Explains why I’ve only ever heard of them on TV shows and such despite the frickin lot more than 3 inches of snow needed to close anything down.

From the National Weather Service for the central and northern Colorado rockies. -

  • SNOW ACCUMULATIONS…AN ADDITIONAL 6 TO 12 INCHES GIVING STORM
    TOTALS OF 12 TO 24 INCHES.

That’s by tomorrow/Tuesday morning.

-and-

  • THERE MAY ONLY BE A BRIEF PERIOD OF BETTER TRAVEL CONDITIONS TUESDAY BEFORE ANOTHER STRONG WINTER STORM ARRIVES TUESDAY NIGHT AND WEDNESDAY.
    SNOW SHOULD FINALLY TAPER OFF IN THE COLORADO HIGH COUNTRY LATE THURSDAY AND END BY FRIDAY.

We’ll be fine. I’ll have to plow a few times. Maybe take off work an hour early or something as this starts to wind up again tomorrow night.

I doubt if it’s ever been done and don’t think it ever could be. Funding. Municipal government operating funds are fixed and planned out in advance. It would cost a city millions (over and above what they have budgeted for that year) to do what you describe. The Governor would have to claim a “disaster” in order to get federal funding assistance. And by the time that all goes through the gov’t red tape process everything will be mostly melted anyway.

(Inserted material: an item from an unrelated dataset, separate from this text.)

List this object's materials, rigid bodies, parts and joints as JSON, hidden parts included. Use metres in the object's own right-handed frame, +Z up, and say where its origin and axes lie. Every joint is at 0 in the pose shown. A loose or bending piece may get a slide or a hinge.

The other factor is the sodium chemical Northern cities use. TONS are needed. Northern cities plan their season and have it on hand in advance for the season and don’t want to give it up (or even sell it) because if you need more you’re screwed. You can’t get a 2,000 ton salt delivery overnight. There have been years up here in Minneapolis that were particularly bad and there was talk about running out of salt before spring and very difficult (and expensive) to get more during the season.

I used to work in a service station/tire shop and we offered studding (heh) service. I only saw it done once and never did it myself in the six years I worked there.

I seem to recall about twenty years ago my state (South Dakota) had to ask a neighboring state for some truck-sized snowblowers because the snow along the sides of the road got too high to plow anymore. I think they came from Minnesota or North Dakota. Some states have reserve funds for just such emergencies.